*Problem requirements*.
Reproduce the listing that follows with no differences at all.
===== Source data =====
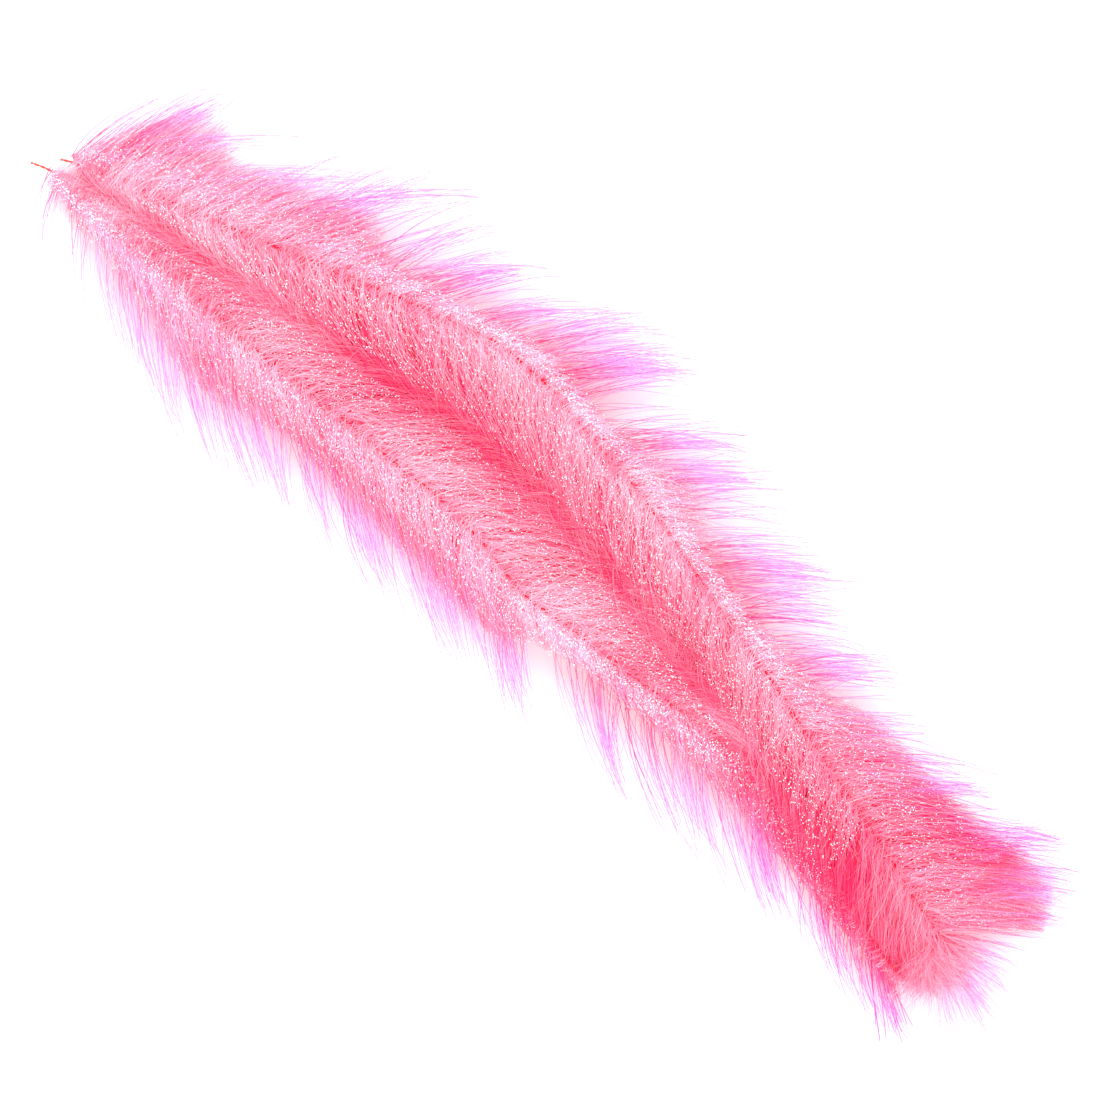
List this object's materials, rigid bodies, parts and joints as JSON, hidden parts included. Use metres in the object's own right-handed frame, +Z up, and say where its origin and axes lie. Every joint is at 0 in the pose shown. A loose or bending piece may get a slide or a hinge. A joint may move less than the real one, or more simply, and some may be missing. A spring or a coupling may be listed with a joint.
{
  "type": "feather boa",
  "caption": "Long fluffy costume boa of fine shiny filaments on a thin twisted core thread, folded in half; the fold opens and the halves drape and swing.",
  "frame": {"origin": "on the table under the middle of the folded boa's box", "axes": "+X from the two free ends to the fold, +Y from half a to half b, +Z up from the table"},
  "size_m": [0.8094, 0.2532, 0.05],
  "materials": {
    "core_thread": "twisted two-ply thread, crimson, slightly shiny",
    "tail_thread": "twisted thread, orange red, satin",
    "pile": "dense fine filaments, salmon pink with hot pink depths and small glints",
    "fringe": "long fine filaments, pink to lilac at the tips, glossy"
  },
  "bodies": {
    "link_a1": {"core_a1": "core_thread", "pile_a1": "pile", "fringe_a1": "fringe", "core_fold": "core_thread", "pile_fold": "pile", "fringe_fold": "fringe"},
    "link_a2": {"core_a2": "core_thread", "pile_a2": "pile", "fringe_a2": "fringe"},
    "link_a3": {"core_a3": "core_thread", "pile_a3": "pile", "fringe_a3": "fringe"},
    "link_a4": {"core_a4": "core_thread", "pile_a4": "pile", "fringe_a4": "fringe", "knot_a": "core_thread", "tail_a": "tail_thread"},
    "link_b1": {"core_b1": "core_thread", "pile_b1": "pile", "fringe_b1": "fringe"},
    "link_b2": {"core_b2": "core_thread", "pile_b2": "pile", "fringe_b2": "fringe"},
    "link_b3": {"core_b3": "core_thread", "pile_b3": "pile", "fringe_b3": "fringe"},
    "link_b4": {"core_b4": "core_thread", "pile_b4": "pile", "fringe_b4": "fringe", "knot_b": "core_thread", "tail_b": "tail_thread"}
  },
  "joints": [
    {"name": "fold", "type": "hinge", "parent": "link_a1", "child": "link_b1", "pos_m": [0.33258, -0.06851, 0.04], "axis": [0, 0, -1], "range_deg": [0, 170], "deforming": ["core_fold", "pile_fold", "fringe_fold"]},
    {"name": "drape_a1", "type": "hinge", "parent": "link_a1", "child": "link_a2", "pos_m": [0.15058, -0.04851, 0.04], "axis": [0, 1, 0], "range_deg": [-60, 60]},
    {"name": "swing_a2", "type": "hinge", "parent": "link_a2", "child": "link_a3", "pos_m": [-0.03442, -0.05051, 0.04], "axis": [0, 0, 1], "range_deg": [0, 30]},
    {"name": "drape_a3", "type": "hinge", "parent": "link_a3", "child": "link_a4", "pos_m": [-0.21942, -0.04951, 0.04], "axis": [0, 1, 0], "range_deg": [-60, 60]},
    {"name": "drape_b1", "type": "hinge", "parent": "link_b1", "child": "link_b2", "pos_m": [0.15058, 0.00049, 0.04], "axis": [0, 1, 0], "range_deg": [-60, 60]},
    {"name": "swing_b2", "type": "hinge", "parent": "link_b2", "child": "link_b3", "pos_m": [-0.03442, 0.04349, 0.04], "axis": [0, 0, -1], "range_deg": [0, 30]},
    {"name": "drape_b3", "type": "hinge", "parent": "link_b3", "child": "link_b4", "pos_m": [-0.21942, 0.01649, 0.04], "axis": [0, 1, 0], "range_deg": [-60, 60]}
  ]
}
=====
*Completed task*.
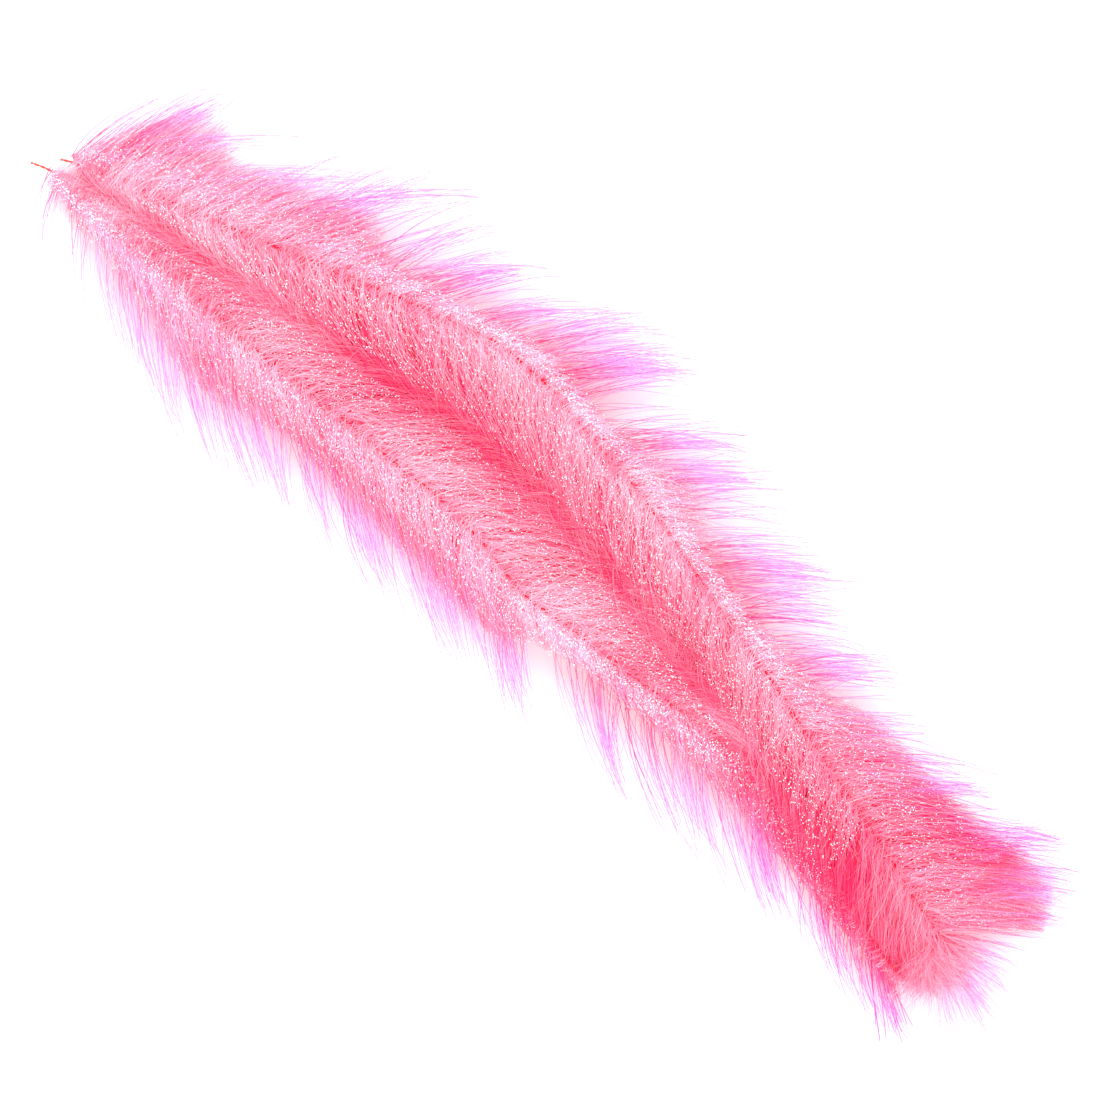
List this object's materials, rigid bodies, parts and joints as JSON, hidden parts included. Use metres in the object's own right-handed frame, +Z up, and say where its origin and axes lie. Every joint is at 0 in the pose shown. A loose or bending piece may get a slide or a hinge. A joint may move less than the real one, or more simply, and some may be missing. A spring or a coupling may be listed with a joint.
{
  "type": "feather boa",
  "caption": "Long fluffy costume boa of fine shiny filaments on a thin twisted core thread, folded in half; the fold opens and the halves drape and swing.",
  "frame": {"origin": "on the table under the middle of the folded boa's box", "axes": "+X from the two free ends to the fold, +Y from half a to half b, +Z up from the table"},
  "size_m": [0.8094, 0.2532, 0.05],
  "materials": {
    "core_thread": "twisted two-ply thread, crimson, slightly shiny",
    "tail_thread": "twisted thread, orange red, satin",
    "pile": "dense fine filaments, salmon pink with hot pink depths and small glints",
    "fringe": "long fine filaments, pink to lilac at the tips, glossy"
  },
  "bodies": {
    "link_a1": {"core_a1": "core_thread", "pile_a1": "pile", "fringe_a1": "fringe", "core_fold": "core_thread", "pile_fold": "pile", "fringe_fold": "fringe"},
    "link_a2": {"core_a2": "core_thread", "pile_a2": "pile", "fringe_a2": "fringe"},
    "link_a3": {"core_a3": "core_thread", "pile_a3": "pile", "fringe_a3": "fringe"},
    "link_a4": {"core_a4": "core_thread", "pile_a4": "pile", "fringe_a4": "fringe", "knot_a": "core_thread", "tail_a": "tail_thread"},
    "link_b1": {"core_b1": "core_thread", "pile_b1": "pile", "fringe_b1": "fringe"},
    "link_b2": {"core_b2": "core_thread", "pile_b2": "pile", "fringe_b2": "fringe"},
    "link_b3": {"core_b3": "core_thread", "pile_b3": "pile", "fringe_b3": "fringe"},
    "link_b4": {"core_b4": "core_thread", "pile_b4": "pile", "fringe_b4": "fringe", "knot_b": "core_thread", "tail_b": "tail_thread"}
  },
  "joints": [
    {"name": "fold", "type": "hinge", "parent": "link_a1", "child": "link_b1", "pos_m": [0.33258, -0.06851, 0.04], "axis": [0, 0, -1], "range_deg": [0, 170], "deforming": ["core_fold", "pile_fold", "fringe_fold"]},
    {"name": "drape_a1", "type": "hinge", "parent": "link_a1", "child": "link_a2", "pos_m": [0.15058, -0.04851, 0.04], "axis": [0, 1, 0], "range_deg": [-60, 60]},
    {"name": "swing_a2", "type": "hinge", "parent": "link_a2", "child": "link_a3", "pos_m": [-0.03442, -0.05051, 0.04], "axis": [0, 0, 1], "range_deg": [0, 30]},
    {"name": "drape_a3", "type": "hinge", "parent": "link_a3", "child": "link_a4", "pos_m": [-0.21942, -0.04951, 0.04], "axis": [0, 1, 0], "range_deg": [-60, 60]},
    {"name": "drape_b1", "type": "hinge", "parent": "link_b1", "child": "link_b2", "pos_m": [0.15058, 0.00049, 0.04], "axis": [0, 1, 0], "range_deg": [-60, 60]},
    {"name": "swing_b2", "type": "hinge", "parent": "link_b2", "child": "link_b3", "pos_m": [-0.03442, 0.04349, 0.04], "axis": [0, 0, -1], "range_deg": [0, 30]},
    {"name": "drape_b3", "type": "hinge", "parent": "link_b3", "child": "link_b4", "pos_m": [-0.21942, 0.01649, 0.04], "axis": [0, 1, 0], "range_deg": [-60, 60]}
  ]
}